Alaska Concludes Conference on Climate Costs
LIANE HANSEN, host:
This is WEEKEND EDITION from NPR News. I'm Liane Hansen.
The state of Alaska is getting first hand experience of global warming's dramatic environmental affects. But as scientists focus on the natural world, government and business leaders are starting to take a hard look at the economic consequences.
Elizabeth Arnold has more.
ELIZABETH ARNOLD: More than a thousand scientists, government officials and tribal leaders met to discuss climate change this past week in Anchorage. Testimony at the gathering ranged from researchers explaining the finer points of ocean acidification to Alaskan natives asking for help, as their villages literally erode into the sea.
Unidentified Man: We have serious problems with our area sinking. We built the school on the highest ground. You know, with these environmental changes it has sunk.
ARNOLD: Coastal erosion, melting permafrost, fires and flooding have all been in the headlines up here. But Alaska's government, business and industry leaders are just starting to think about another result of all this warming.
Ms. FRAN ULMER (Director, Institute of Social and Economic Research): Climate change will cost Alaskans money.
ARNOLD: Fran Ulmer is the director of the Institute of Social and Economic Research, which is about to release the price tag of the impacts just on Alaska's public infrastructure, and it's in the billions of dollars. While state leaders were at first concerned that new regulation of industry air emissions might hurt local economies, it pales in comparison with the projected cost of repairing roads and airport runways, rebuilding ports and bridges, and relocating entire coastal communities.

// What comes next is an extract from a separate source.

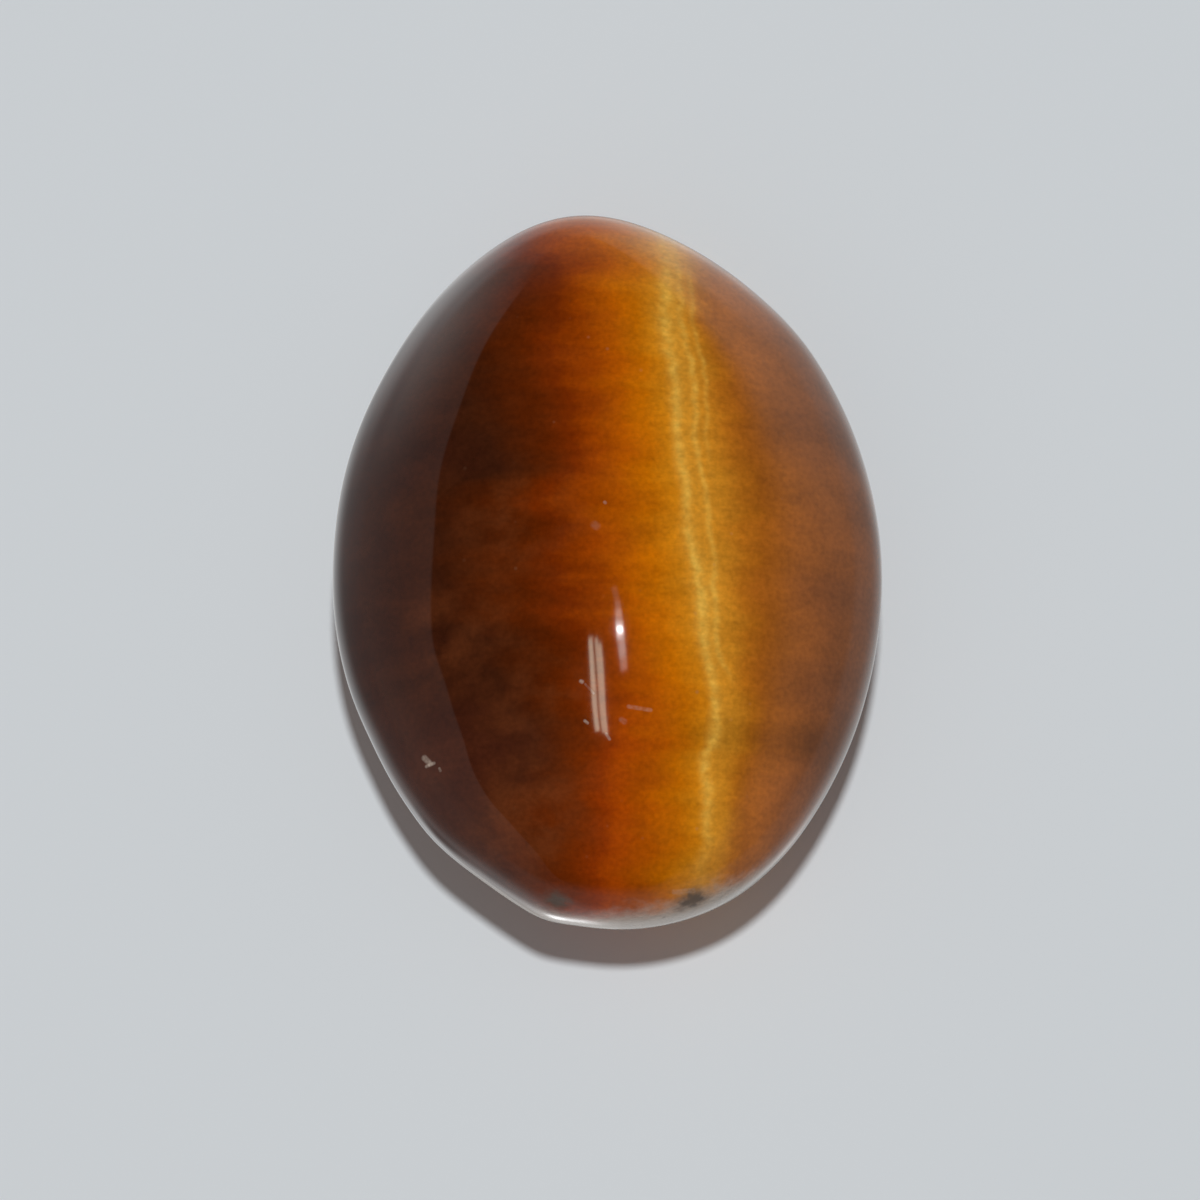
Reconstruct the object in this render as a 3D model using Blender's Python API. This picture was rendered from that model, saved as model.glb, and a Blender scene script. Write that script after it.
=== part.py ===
"""A polished tiger's eye: one oval stone, domed above and below, lying on a small ground flat.

The long axis runs along Y, with the narrow tip at +Y and the blunt end at -Y. X runs across the stone and Z is up.
The origin lies on the ground, under the middle of the footprint. All sizes are in metres.
"""
import math

import bmesh
import bpy
import numpy as np

# Driving sizes of the oval, which is cut to the common 16 x 12 mm
HALF_WIDTH = 0.00598        # from the axis to the widest outline, across
HALF_LENGTH = 0.00776       # from the axis to the widest outline, along, before the tip is added
WAIST_HEIGHT = 0.0033       # from the ground up to the widest outline
CROWN_HEIGHT = 0.0030       # from the widest outline up to the top
BELLY_DEPTH = 0.0036        # from the widest outline down to where the belly would close; the flat cuts it short

# What hand cutting left uneven
LEAN = math.radians(3.2)              # the long axis leans to -X at the tip
TIP_REACH = 0.00034                   # how far the narrow end stands out of the oval
TIP_DIRECTION = math.radians(96)
TIP_SPREAD = math.radians(15.6)
SHOULDER_REACH = 0.00004              # four low shoulders square the oval a little
SHOULDER_DIRECTION = math.radians(14.6)
BLUNT_FULLNESS = 0.0023               # how much the crown and belly are filled out towards the blunt end

# Fineness of the solid
FACES_AROUND = 90
CROWN_RINGS = 20
BELLY_RINGS = 12

# Finish: brown and gold, polished to a high gloss
STONE_COLOUR = (0.30, 0.095, 0.012, 1.0)
STONE_ROUGHNESS = 0.08
SHARP_EDGE = math.radians(15)


def clear_scene():
    """Removes whatever the scene holds at the start."""
    for thing in list(bpy.data.objects):
        bpy.data.objects.remove(thing, do_unlink=True)


def oval(angle):
    """Distance from the axis to the plain oval, an ellipse that leans by LEAN."""
    turned = angle - LEAN
    return 1 / np.hypot(np.cos(turned) / HALF_WIDTH, np.sin(turned) / HALF_LENGTH)


def unevenness(angle):
    """What the widest outline has beyond the plain oval: a soft tip at one end, and the low shoulders."""
    tip = TIP_REACH * np.exp(-((angle - TIP_DIRECTION) / TIP_SPREAD) ** 2)
    shoulders = SHOULDER_REACH * np.cos(4 * (angle - SHOULDER_DIRECTION))
    return tip + shoulders


def ring(turn, angle):
    """One level ring of the stone, as an array of points.

    turn goes from 0 at the top to a quarter turn at the widest outline, and on under the belly. The ring's spread
    is the sine of turn and its rise the cosine, so that each cut through the axis is a quarter of an ellipse. The
    unevenness grows with the cube of the spread, which leaves the top round. The blunt end is filled out halfway
    up the crown and halfway down the belly.
    """
    spread = math.sin(turn)
    rise = math.cos(turn)
    front = np.maximum(0, -np.sin(angle)) ** 3
    reach = spread * oval(angle) + spread ** 3 * unevenness(angle) + BLUNT_FULLNESS * front * (rise * spread) ** 2
    height = WAIST_HEIGHT + (CROWN_HEIGHT if rise > 0 else BELLY_DEPTH) * rise
    return np.stack([reach * np.cos(angle), reach * np.sin(angle), np.full_like(angle, height)], axis=1)


def stone_rings():
    """All rings from just under the top down to the edge of the ground flat, with the footprint centred."""
    angle = np.linspace(0, 2 * math.pi, FACES_AROUND, endpoint=False)
    quarter = math.pi / 2
    flat_turn = math.pi - math.acos(WAIST_HEIGHT / BELLY_DEPTH)
    crown_turns = np.linspace(0, quarter, CROWN_RINGS + 1)[1:]
    belly_turns = np.linspace(quarter, flat_turn, BELLY_RINGS + 1)[1:]
    rings = np.array([ring(turn, angle) for turn in (*crown_turns, *belly_turns)])
    widest = rings[CROWN_RINGS - 1]
    middle = (widest.min(axis=0) + widest.max(axis=0)) / 2
    rings[:, :, :2] -= middle[:2]
    rings[-1, :, 2] = 0.0
    return rings, middle


def skin_rings(bm, rings, top_point):
    """Joins the rings by bands of faces, and closes them with a fan at the top and one flat face on the ground."""
    loops = [[bm.verts.new(point) for point in points] for points in rings]
    top = bm.verts.new(top_point)
    for i in range(FACES_AROUND):
        after = (i + 1) % FACES_AROUND
        bm.faces.new((top, loops[0][i], loops[0][after]))
        for upper, lower in zip(loops[:-1], loops[1:]):
            bm.faces.new((upper[i], lower[i], lower[after], upper[after]))
    bm.faces.new(list(reversed(loops[-1])))
    bmesh.ops.recalc_face_normals(bm, faces=bm.faces)


def stone_material():
    """The stone's plain material."""
    material = bpy.data.materials.new("tigers_eye")
    material.use_nodes = True
    shader = material.node_tree.nodes["Principled BSDF"]
    shader.inputs["Base Color"].default_value = STONE_COLOUR
    shader.inputs["Roughness"].default_value = STONE_ROUGHNESS
    shader.inputs["Metallic"].default_value = 0.0
    return material


def make_stone():
    """The whole stone, one solid."""
    rings, middle = stone_rings()
    top_point = (-middle[0], -middle[1], WAIST_HEIGHT + CROWN_HEIGHT)
    bm = bmesh.new()
    skin_rings(bm, rings, top_point)
    mesh = bpy.data.meshes.new("tigers_eye_stone")
    bm.to_mesh(mesh)
    bm.free()
    mesh.shade_smooth()
    mesh.set_sharp_from_angle(angle=SHARP_EDGE)
    mesh.materials.append(stone_material())
    stone = bpy.data.objects.new("tigers_eye_stone", mesh)
    bpy.context.scene.collection.objects.link(stone)
    return stone


clear_scene()
make_stone()
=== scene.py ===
# %% [markdown]
# # A polished tiger's eye
#
# The stone is a tiger's eye of 16 x 12 mm, cut to an oval and polished all over. Its crown and its belly
# are both domed, and a golden silky band runs along its back, beside the middle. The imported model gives
# the plain solid at its real size. This lesson dresses it: a finer skin, the finish inside the stone, and
# the light that shows the polish.
#
# ## The frame
#
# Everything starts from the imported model, in metres, with Z up. The box of the solid is kept, because the
# finer skin made below has to stay inside it.

# %% Load the frame
import math

import bpy
import numpy as np
from mathutils import Matrix, Vector


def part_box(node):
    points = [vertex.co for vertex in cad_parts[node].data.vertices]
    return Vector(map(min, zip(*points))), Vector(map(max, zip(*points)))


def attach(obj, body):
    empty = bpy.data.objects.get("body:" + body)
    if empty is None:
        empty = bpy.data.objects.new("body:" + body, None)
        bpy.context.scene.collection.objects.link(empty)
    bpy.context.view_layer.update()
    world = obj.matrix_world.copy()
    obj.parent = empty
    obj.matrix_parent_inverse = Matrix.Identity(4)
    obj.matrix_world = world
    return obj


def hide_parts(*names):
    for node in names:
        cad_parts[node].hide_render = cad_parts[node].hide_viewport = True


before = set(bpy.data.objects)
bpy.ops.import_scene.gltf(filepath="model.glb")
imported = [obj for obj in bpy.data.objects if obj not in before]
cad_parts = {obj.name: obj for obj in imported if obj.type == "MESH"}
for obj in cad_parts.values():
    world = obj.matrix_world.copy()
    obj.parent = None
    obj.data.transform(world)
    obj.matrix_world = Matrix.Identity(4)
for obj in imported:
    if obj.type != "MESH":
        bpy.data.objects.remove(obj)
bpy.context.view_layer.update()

MM = 0.001
STONE_LOW, STONE_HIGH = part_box("tigers_eye_stone")
print("stone, mm:", [round((high - low) / MM, 2) for low, high in zip(STONE_LOW, STONE_HIGH)])

# %% [markdown]
# ## The camera
#
# The photograph looks down on the stone, a little from the front: the blunt end is nearer to the camera.
# How far the camera leans was found from the outline, which has to be that of the solid, and from where
# the polish mirrors the lamps. A long lens from 200 mm away gives the photograph's flat perspective.

# %% Place the camera
PHOTO_PIXELS = 1200
PIXELS_PER_MM = 45.875                       # at the height of the widest outline
CAMERA_LEAN = math.radians(12.5)             # away from straight down, towards the front
CAMERA_DISTANCE = 200 * MM
AIM_ASIDE, AIM_UP = -0.163 * MM, -0.544 * MM     # the photograph's middle, seen from the stone's axis
AXIS_POINT = Vector((0, -0.162 * MM, 3.4 * MM))  # where the stone's axis crosses its widest outline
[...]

Ms. ULMER: A lot of the economic issues that have been discussed in terms of climate change and global warming have been people saying, we can't afford to do anything about global warming because the impacts on our economy will be negative. Well, the impacts on our economy from doing nothing will also be negative.
ARNOLD: The backbone of Alaska's economy is oil, a major contributor to greenhouse gases. But even the industry here is recognizing the downside of inaction. While disappearing sea ice may mean new opportunities to explore further north, a shorter drilling season due to melting ice roads has already limited production.
A number of resource development and industry organizations attended the conference, where Terri Tamminen, who helps create an emissions reduction plan for California, was a keynote speaker. Tamminen says it would be pivotal if an energy producing state like Alaska would cut the amount of greenhouse gases it produces.
Mr. TERRI TAMMINEN (Strategist, Energy and the Environment): It's man bites dog. It's why do people pay so much attention to Governor Schwarzenegger. It's not just because he's doing great things on environmental protection and climate change, but because he's a Republican. If Alaska were to take a leadership role in its own energy consumption, I suspect the world would take note and things would change elsewhere.
ARNOLD: Surprisingly, a study released at the conference indicates that Alaskans emit more greenhouse gases per person than any other state. But that finding is skewed because it's the state's huge industries that are generating CO2 emissions disproportionate to its tiny population.
The notion of an imminent environmental and fiscal crisis is already changing habits and attitudes here. The coastal village of Nunatak, for example, which is now completed surrounded by water, is moving home by home to higher ground. The new village aims to rely on wind power, instead of the costly and greenhouse gas-emitting diesel for its energy.
For NPR News, I'm Elizabeth Arnold in Anchorage.